When we reported to camp we had just 15 guys at the start, and 8 were injured or hobbling around. So we were kind of limited. The coaches didn’t burn us out with just fitness then, but rather they focused on skills. We for the most part went back to the basics. We went back to learning to run lines! How to find the gaps, focus on the skills! I learned early on here to work smarter not harder. We work on things like spacing. We also learned how to read the field not as backs, but as a side and read the field for 15 guys not just yourself or a few of you in the back line. 

As a professional you aren’t above going back to the basics and that was one of the things I got to experience here. You look at the top tier counties, New Zealand, Australia, England they aren’t flashy, they don’t do anything spectacular, but they do the small things perfectly!

The coaches really focused us on working smarter not harder.

RR: So our final question. Why sport the mullet?

TS: (laughing) My dad had a mullet. I had one as a kid until about 6th grade. I then started to grow it back in college. I don’t have a reason other than I’ve had it most my life, and I guess its just me. I like the mullet. I’m also starting to loose the hair on the top of my head, so I need to sport the mullet while I can.

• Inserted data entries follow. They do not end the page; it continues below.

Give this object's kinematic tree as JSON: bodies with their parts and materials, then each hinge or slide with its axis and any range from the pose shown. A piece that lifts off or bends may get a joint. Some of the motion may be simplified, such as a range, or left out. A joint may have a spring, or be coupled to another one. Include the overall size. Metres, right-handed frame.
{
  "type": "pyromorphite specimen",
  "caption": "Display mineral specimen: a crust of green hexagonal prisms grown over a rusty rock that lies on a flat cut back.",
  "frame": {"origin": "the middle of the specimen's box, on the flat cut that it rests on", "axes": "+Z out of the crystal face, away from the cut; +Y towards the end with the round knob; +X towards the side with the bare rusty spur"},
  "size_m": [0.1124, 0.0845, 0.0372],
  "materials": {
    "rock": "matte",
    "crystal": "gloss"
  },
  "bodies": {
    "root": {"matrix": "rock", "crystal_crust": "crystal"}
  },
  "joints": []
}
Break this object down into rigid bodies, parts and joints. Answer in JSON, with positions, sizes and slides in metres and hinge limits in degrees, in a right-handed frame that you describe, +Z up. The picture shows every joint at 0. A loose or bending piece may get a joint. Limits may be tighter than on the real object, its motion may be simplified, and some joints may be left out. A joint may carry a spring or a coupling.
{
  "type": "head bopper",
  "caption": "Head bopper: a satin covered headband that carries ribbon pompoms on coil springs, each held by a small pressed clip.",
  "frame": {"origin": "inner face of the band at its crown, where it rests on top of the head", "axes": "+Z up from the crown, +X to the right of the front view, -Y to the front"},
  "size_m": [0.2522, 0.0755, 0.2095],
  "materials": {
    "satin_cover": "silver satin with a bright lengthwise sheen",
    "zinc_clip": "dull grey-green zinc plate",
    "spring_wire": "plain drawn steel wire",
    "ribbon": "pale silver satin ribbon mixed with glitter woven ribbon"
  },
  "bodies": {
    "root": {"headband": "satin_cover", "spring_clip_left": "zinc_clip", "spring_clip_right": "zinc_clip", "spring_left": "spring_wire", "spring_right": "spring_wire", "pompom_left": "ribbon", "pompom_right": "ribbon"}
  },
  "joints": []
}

We want to thank Tim Stanfill for his time and his openness. He’s currently one of the starting wingers for PRO Rugby San Diego and we hope his success continues.  He’s also part of the current Eagles group named by Coach Mitchell.  This weekend Tim and San Diego will face San Francisco. If you can check out the games in person please do so. You see these guys have made some great sacrifices to get this league going and advance the game; at least we can support them as fellow ruggers.